» **Goal**: Give the listing below again in full, exactly as written.

» **Material**:
——————
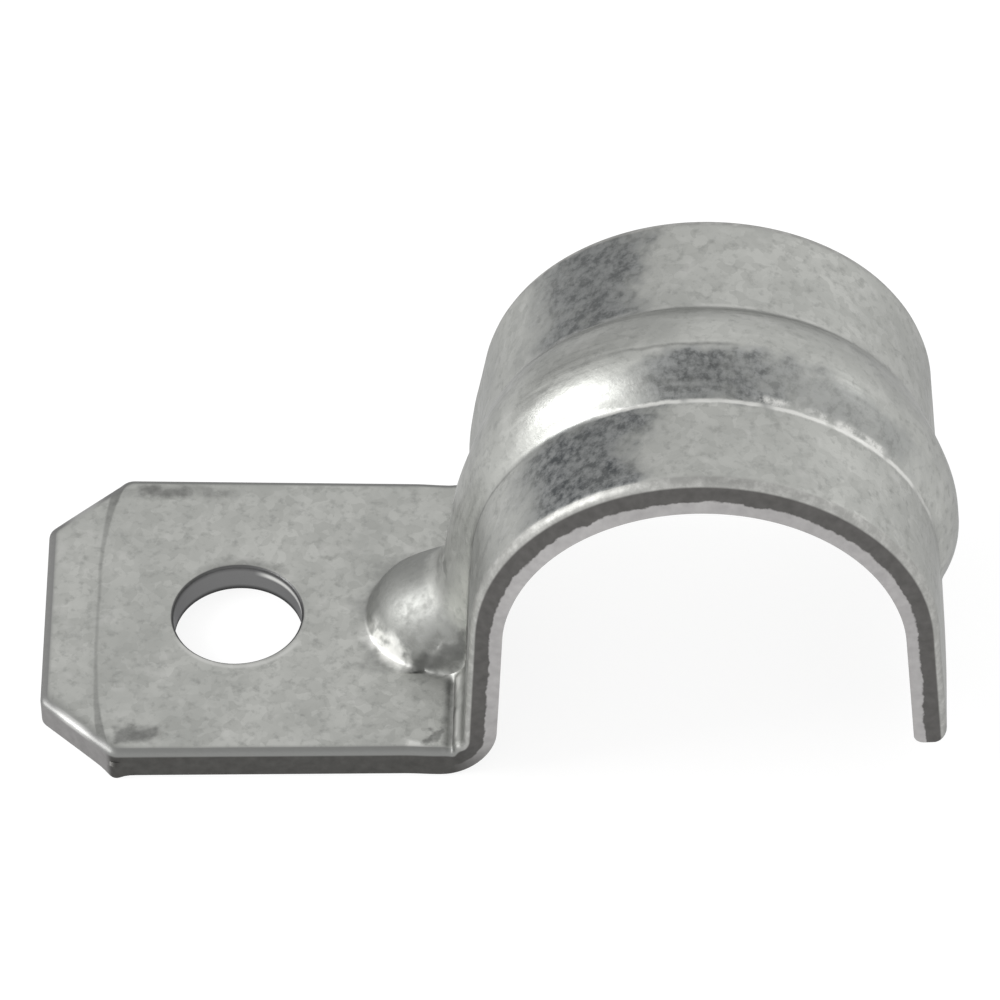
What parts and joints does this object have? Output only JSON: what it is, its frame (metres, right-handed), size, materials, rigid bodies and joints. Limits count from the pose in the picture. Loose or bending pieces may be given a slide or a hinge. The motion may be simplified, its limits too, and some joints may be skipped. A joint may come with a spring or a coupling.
{
  "type": "conduit strap",
  "caption": "Pressed steel conduit strap with a single screw foot, half-round saddle and stiffening bead.",
  "frame": {"origin": "on the screw hole's axis in the wall plane, which is the foot's underside", "axes": "+Z off the wall along the screw hole; +Y along the conduit; +X from the screw towards the saddle"},
  "size_m": [0.0501, 0.02, 0.0242],
  "materials": {
    "galvanised_steel": "zinc-galvanised sheet steel, semi-matt, faintly spangled, bare sheared edges"
  },
  "bodies": {
    "root": {"conduit_strap": "galvanised_steel"}
  },
  "joints": []
}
——————
» **Exercise result**:
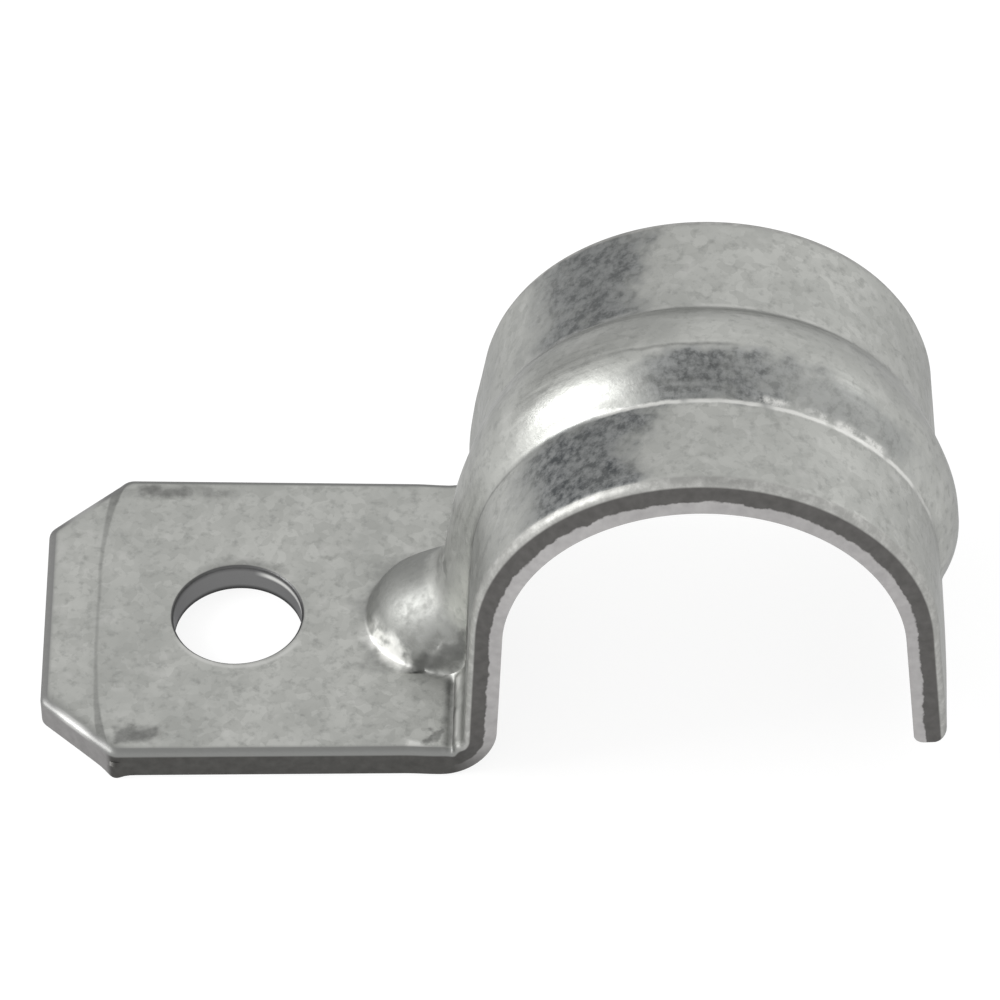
What parts and joints does this object have? Output only JSON: what it is, its frame (metres, right-handed), size, materials, rigid bodies and joints. Limits count from the pose in the picture. Loose or bending pieces may be given a slide or a hinge. The motion may be simplified, its limits too, and some joints may be skipped. A joint may come with a spring or a coupling.
{
  "type": "conduit strap",
  "caption": "Pressed steel conduit strap with a single screw foot, half-round saddle and stiffening bead.",
  "frame": {"origin": "on the screw hole's axis in the wall plane, which is the foot's underside", "axes": "+Z off the wall along the screw hole; +Y along the conduit; +X from the screw towards the saddle"},
  "size_m": [0.0501, 0.02, 0.0242],
  "materials": {
    "galvanised_steel": "zinc-galvanised sheet steel, semi-matt, faintly spangled, bare sheared edges"
  },
  "bodies": {
    "root": {"conduit_strap": "galvanised_steel"}
  },
  "joints": []
}